» Exercise instructions:
Go through the material and pull out every line with the string "Identity" in it.

──────── Data block ────────

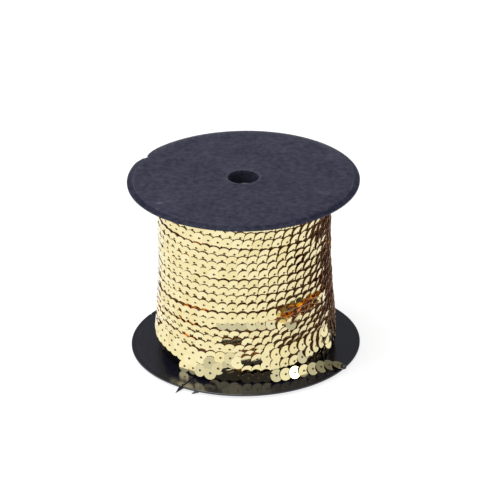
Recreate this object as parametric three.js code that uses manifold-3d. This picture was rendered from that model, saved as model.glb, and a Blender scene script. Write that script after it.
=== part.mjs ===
// A reel of sequin trim: flat round sequins strung in one row, wound round and round
// on a black plastic spool, with the loose end caught in a slit of the lower flange.
// Millimetres, +Z up. The spool's axis is the Z axis and its lower flange stands on z = 0.
// Angles are in degrees, counted from +X towards +Y; the front of the reel is at 270.

import * as THREE from 'three';
import { mergeVertices } from 'three/addons/utils/BufferGeometryUtils.js';
import Module from 'manifold-3d';

const wasm = await Module();
wasm.setup();

// Driving dimensions of the spool.
const overallHeight = 87.4;
const flangeRadius = 54;
const flangeThickness = 2;
const rimEdge = 1;             // height of the rim, outside the bevel of the outer face
const bevelWidth = 2.9;
const boreRadius = 7.25;
const boreChamfer = 0.9;
const barrelRadius = 25;

// Four slits in each flange hold the trim's end. Each opens into a small V at the rim.
const slits = { angles: [57, 147.5, 236.5, 326.5], depth: 11.5, width: 0.6, mouth: 2, flare: 1.5 };

// A scrap of the moulding's gate is left inside the top bore, at the front.
const gateTab = { width: 3.8, reach: 0.6, root: 1.2, height: 1, angle: 270 };

// Driving dimensions of the trim.
const sequinDiameter = 6;
const ridgeDepth = 0.8;        // how far each row's upper edge stands out over the row above
const ridgeStep = 0.35;        // height over which the surface falls back behind that edge

const clearance = 0.3;         // gap between neighbouring pieces
const roundSegments = 72;

const radians = THREE.MathUtils.degToRad;

// The rows of the winding, from the lower flange up. Each one stands out to its reach,
// and its upper edge is at these heights round the reel. The lowest rows have slumped.
const columnAngles = { left: 205, front: 250, right: 290, side: 325, back: 445 };
const rows = [
  { reach: 42.2, left: 8.6, front: 7.3, right: 8.0, side: 8.6, back: 8.8 },
  { reach: 42.2, left: 14.0, front: 11.2, right: 12.4, side: 13.2, back: 13.2 },
  { reach: 42.4, left: 17.8, front: 15.0, right: 17.6, side: 18.2, back: 17.6 },
  { reach: 42.3, left: 21.6, front: 21.2, right: 20.8, side: 22.0, back: 21.8 },
  { reach: 42.0, left: 25.0, front: 25.2, right: 24.0, side: 26.2, back: 26.0 },
  { reach: 41.8, left: 29.2, front: 29.3, right: 28.4, side: 30.6, back: 30.2 },
  { reach: 41.3, left: 33.2, front: 33.6, right: 33.2, side: 35.0, back: 34.4 },
  { reach: 41.2, left: 36.9, front: 37.0, right: 38.6, side: 39.4, back: 38.4 },
  { reach: 40.5, left: 42.7, front: 42.7, right: 42.6, side: 42.9, back: 42.8 },
  { reach: 40.2, left: 47.5, front: 46.8, right: 46.7, side: 46.6, back: 47.0 },
  { reach: 40.0, left: 51.4, front: 50.5, right: 50.6, side: 50.5, back: 51.0 },
  { reach: 40.0, left: 55.9, front: 54.5, right: 54.9, side: 54.6, back: 55.2 },
  { reach: 40.1, left: 59.9, front: 59.2, right: 59.3, side: 59.0, back: 59.5 },
  { reach: 40.2, left: 64.5, front: 63.3, right: 62.8, side: 62.4, back: 63.6 },
  { reach: 40.3, left: 68.5, front: 67.2, right: 66.8, side: 66.4, back: 67.6 },
  { reach: 40.3, left: 72.7, front: 71.1, right: 69.9, side: 69.6, back: 71.6 },
  { reach: 40.3, left: 77.3, front: 76.2, right: 74.2, side: 73.8, back: 76.0 },
  { reach: 40.2, left: 80.9, front: 80.0, right: 77.8, side: 77.5, back: 79.6 },
  { reach: 40.0, left: 84.2, front: 83.6, right: 82.4, side: 82.2, back: 83.6 },
];

// In one row, on the right, the strand is turned over and stands out as a twisted lump.
const twist = { row: 7, angle: 306, halfSpan: 20, rise: 1.3 };

// The hole of each sequin of the loose end, from where it leaves the winding to the slit.
// Lean is how far the sequin tips back from upright, so that its face turns up.
const looseEnd = [
  { x: 0.5, y: -43.2, z: 5.6, lean: -4 },
  { x: 5.1, y: -43.1, z: 5.6, lean: -4 },
  { x: 9.7, y: -42.5, z: 5.6, lean: 0 },
  { x: 14.0, y: -41.5, z: 5.6, lean: 5 },
  { x: 18.3, y: -40.1, z: 5.5, lean: 10 },
  { x: 22.6, y: -38.6, z: 5.5, lean: 16 },
  { x: 26.8, y: -37.0, z: 5.4, lean: 24 },
  { x: 31.0, y: -35.1, z: 5.2, lean: 34 },
  { x: 34.9, y: -32.8, z: 4.9, lean: 44 },
  { x: 38.8, y: -30.8, z: 4.6, lean: 54 },
  { x: 43.0, y: -28.9, z: 4.2, lean: 62 },
];
const shingle = 8;             // each sequin lies over the one before it, tipped by this angle
const solidSequin = 1;         // thickness with which neighbouring sequins fuse into one solid
const sequinSides = 18;

const blackPlastic = new THREE.MeshStandardMaterial({ color: 0x34343f, roughness: 0.5, metalness: 0 });
const goldSequin = new THREE.MeshStandardMaterial({ color: 0xf2d98a, roughness: 0.18, metalness: 0.9 });

// A closed geometry as a manifold solid, for the joins and cuts.
function toSolid(geometry) {
  const bare = geometry.clone();
  bare.deleteAttribute('normal');
  bare.deleteAttribute('uv');
  const merged = mergeVertices(bare, 1e-4);
  return new wasm.Manifold(new wasm.Mesh({
    numProp: 3,
    vertProperties: Float32Array.from(merged.attributes.position.array),
    triVerts: Uint32Array.from(merged.index.array),
  }));
}

// A manifold solid as a geometry again.
function toGeometry(solid) {
  const { vertProperties, triVerts } = solid.getMesh();
  const geometry = new THREE.BufferGeometry();
  geometry.setAttribute('position', new THREE.BufferAttribute(vertProperties, 3));
  geometry.setIndex(new THREE.BufferAttribute(triVerts, 1));
  geometry.computeVertexNormals();
  return geometry;
}

// A ring round the Z axis whose cross-section may change from angle to angle. At every
// angle profileAt gives the same number of [radius, height] points, with the outside
// going up and the inside coming down.
function ringGeometry(profileAt) {
  const positions = [];
  const indices = [];
  let count = 0;
  for (let i = 0; i < roundSegments; i++) {
    const degrees = 360 * i / roundSegments;
    const profile = profileAt(degrees);
    count = profile.length;
    for (const [radius, height] of profile) {
      positions.push(radius * Math.cos(radians(degrees)), radius * Math.sin(radians(degrees)), height);
    }
  }
  for (let i = 0; i < roundSegments; i++) {
    const here = i * count;
    const next = ((i + 1) % roundSegments) * count;
    for (let j = 0; j < count; j++) {
      const above = (j + 1) % count;
      indices.push(here + j, next + j, next + above, here + j, next + above, here + above);
    }
  }
  const geometry = new THREE.BufferGeometry();
  geometry.setAttribute('position', new THREE.Float32BufferAttribute(positions, 3));
  geometry.setIndex(indices);
  geometry.computeVertexNormals();
  return geometry;
}

// The outline of one slit, drawn along +X with the rim at flangeRadius.
function slitShape() {
  const { depth, width, mouth, flare } = slits;
  const outside = flangeRadius + 1;
  const shape = new THREE.Shape();
  shape.moveTo(flangeRadius - depth, -width / 2);
  shape.lineTo(flangeRadius - flare, -width / 2);
  shape.lineTo(outside, -mouth / 2);
  shape.lineTo(outside, mouth / 2);
  shape.lineTo(flangeRadius - flare, width / 2);
  shape.lineTo(flangeRadius - depth, width / 2);
  shape.closePath();
  return shape;
}

// One flange with its outer face up and its inner face on z = 0.
function flangeSolid(slitAngles) {
  const profile = [
    [boreRadius, 0],
    [flangeRadius, 0],
    [flangeRadius, rimEdge],
    [flangeRadius - bevelWidth, flangeThickness],
    [boreRadius + boreChamfer, flangeThickness],
    [boreRadius, flangeThickness - boreChamfer],
  ];
  let solid = toSolid(ringGeometry(() => profile));
  for (const angle of slitAngles) {
    const cut = new THREE.ExtrudeGeometry(slitShape(), { depth: 2 * flangeThickness, bevelEnabled: false });
    cut.translate(0, 0, -flangeThickness / 2);
    cut.rotateZ(radians(angle));
    solid = solid.subtract(toSolid(cut));
  }
  return solid;
}

function topFlangeGeometry() {
  const tab = new THREE.BoxGeometry(gateTab.reach + gateTab.root, gateTab.width, gateTab.height);
  tab.translate(boreRadius + (gateTab.root - gateTab.reach) / 2, 0, gateTab.height / 2);
  tab.rotateZ(radians(gateTab.angle));
  return toGeometry(flangeSolid(slits.angles).add(toSolid(tab)));
}

// The lower flange is turned over about the X axis, which turns its angles round as well.
function bottomFlangeGeometry() {
  const geometry = toGeometry(flangeSolid(slits.angles.map((angle) => -angle)));
  geometry.rotateX(Math.PI);
  geometry.translate(0, 0, flangeThickness);
  return geometry;
}

const windingBottom = flangeThickness + clearance;
const windingTop = overallHeight - flangeThickness - clearance;

function barrelGeometry() {
  const profile = [
    [boreRadius, windingBottom],
    [barrelRadius, windingBottom],
    [barrelRadius, windingTop],
    [boreRadius, windingTop],
  ];
  return ringGeometry(() => profile);
}

// A row's height at an angle, blended smoothly from one named column to the next.
function heightAt(row, degrees) {
  const names = Object.keys(columnAngles);
  const first = columnAngles[names[0]];
  const around = first + THREE.MathUtils.euclideanModulo(degrees - first, 360);
  for (let i = 0; i < names.length; i++) {
    const start = columnAngles[names[i]];
    const following = names[(i + 1) % names.length];
    const end = i + 1 < names.length ? columnAngles[following] : first + 360;
    if (around <= end) {
      const blend = THREE.MathUtils.smoothstep(around, start, end);
      return THREE.MathUtils.lerp(row[names[i]], row[following], blend);
    }
  }
  return row[names[0]];
}

function reachAt(index, degrees) {
  if (index !== twist.row) return rows[index].reach;
  const offset = Math.min(Math.abs(degrees - twist.angle) / twist.halfSpan, 1);
  return rows[index].reach + twist.rise * (1 + Math.cos(Math.PI * offset)) / 2;
}

// The wound trim is one body with a ridge for each row. A row's upper edge stands out
// over the row above it, and its lower edge is tucked behind the row below.
function windingProfile(degrees) {
  const inner = barrelRadius + clearance;
  const profile = [
    [inner, windingBottom],
    [rows[0].reach - ridgeDepth, windingBottom],
  ];
  rows.forEach((row, index) => {
    const height = heightAt(row, degrees);
    const above = Math.min(index + 1, rows.length - 1);
    profile.push([reachAt(index, degrees), height]);
    profile.push([reachAt(above, degrees) - ridgeDepth, height + ridgeStep]);
  });
  profile.push([rows[rows.length - 1].reach - ridgeDepth, windingTop]);
  profile.push([inner, windingTop]);
  return profile;
}

// One sequin of the loose end as a flat disc, facing out from the reel and leaning back.
function looseSequin(index) {
  const before = looseEnd[Math.max(index - 1, 0)];
  const after = looseEnd[Math.min(index + 1, looseEnd.length - 1)];
  const hole = looseEnd[index];
  const along = new THREE.Vector3(after.x - before.x, after.y - before.y, after.z - before.z).normalize();
  const upright = new THREE.Vector3(0, 0, 1).projectOnPlane(along).normalize();
  const facing = new THREE.Vector3().crossVectors(along, upright);
  facing.applyAxisAngle(along, radians(-hole.lean));
  facing.applyAxisAngle(upright, radians(shingle));
  const disc = new THREE.CylinderGeometry(sequinDiameter / 2, sequinDiameter / 2, solidSequin, sequinSides);
  disc.applyQuaternion(new THREE.Quaternion().setFromUnitVectors(new THREE.Vector3(0, 1, 0), facing));
  disc.translate(hole.x, hole.y, hole.z);
  return toSolid(disc);
}

function looseEndGeometry() {
  let solid = looseSequin(0);
  for (let index = 1; index < looseEnd.length; index++) {
    solid = solid.add(looseSequin(index));
  }
  return toGeometry(solid);
}

function named(name, geometry, material) {
  const mesh = new THREE.Mesh(geometry, material);
  mesh.name = name;
  return mesh;
}

const reel = new THREE.Group();
const topFlange = named('flange_top', topFlangeGeometry(), blackPlastic);
topFlange.position.z = overallHeight - flangeThickness;
reel.add(topFlange);
reel.add(named('flange_bottom', bottomFlangeGeometry(), blackPlastic));
reel.add(named('spool_barrel', barrelGeometry(), blackPlastic));
reel.add(named('wound_trim', ringGeometry(windingProfile), goldSequin));
reel.add(named('trim_end', looseEndGeometry(), goldSequin));

export default reel;
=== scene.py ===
# %% [markdown]
# Sequin trim on its spool
#
# Strung sequins are flat discs of metallised film, sewn in one row on a thread so that each
# one lies half over the last. About ninety metres of them are wound on a black plastic spool.
# The solids of the spool and of the wound body are already made, in metres, and this lesson
# dresses them: it lays out each sequin of the outer turns, sews the thread through them, and
# gives the plastic and the gold their finish. Everything is placed in the same frame, with
# the spool's axis on Z, its lower flange standing on z = 0 and the reel's front towards -Y.

# %% Load the frame
import math

import bmesh
import bpy
import numpy as np
from mathutils import Matrix, Vector


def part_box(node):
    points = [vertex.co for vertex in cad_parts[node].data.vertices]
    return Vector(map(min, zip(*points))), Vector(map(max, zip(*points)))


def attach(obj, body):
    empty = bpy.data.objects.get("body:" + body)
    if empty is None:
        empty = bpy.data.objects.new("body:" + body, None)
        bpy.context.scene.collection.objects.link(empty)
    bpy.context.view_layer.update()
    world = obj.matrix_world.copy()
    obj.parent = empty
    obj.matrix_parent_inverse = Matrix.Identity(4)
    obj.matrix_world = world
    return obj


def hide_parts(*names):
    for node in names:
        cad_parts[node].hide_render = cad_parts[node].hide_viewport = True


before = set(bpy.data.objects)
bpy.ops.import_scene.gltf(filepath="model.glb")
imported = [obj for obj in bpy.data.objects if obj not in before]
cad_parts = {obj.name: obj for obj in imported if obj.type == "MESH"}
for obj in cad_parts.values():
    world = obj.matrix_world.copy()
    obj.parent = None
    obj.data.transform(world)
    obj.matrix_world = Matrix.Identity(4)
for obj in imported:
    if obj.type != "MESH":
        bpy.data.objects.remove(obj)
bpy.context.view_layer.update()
MM = 0.001
scene = bpy.context.scene
low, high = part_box("flange_bottom")
FLANGE_RADIUS = (high[0] - low[0]) / 2
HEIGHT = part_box("flange_top")[1][2]
print("spool", FLANGE_RADIUS * 2, "m across and", HEIGHT, "m high")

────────

» Result for this exercise:
    obj.matrix_parent_inverse = Matrix.Identity(4)
    obj.matrix_world = Matrix.Identity(4)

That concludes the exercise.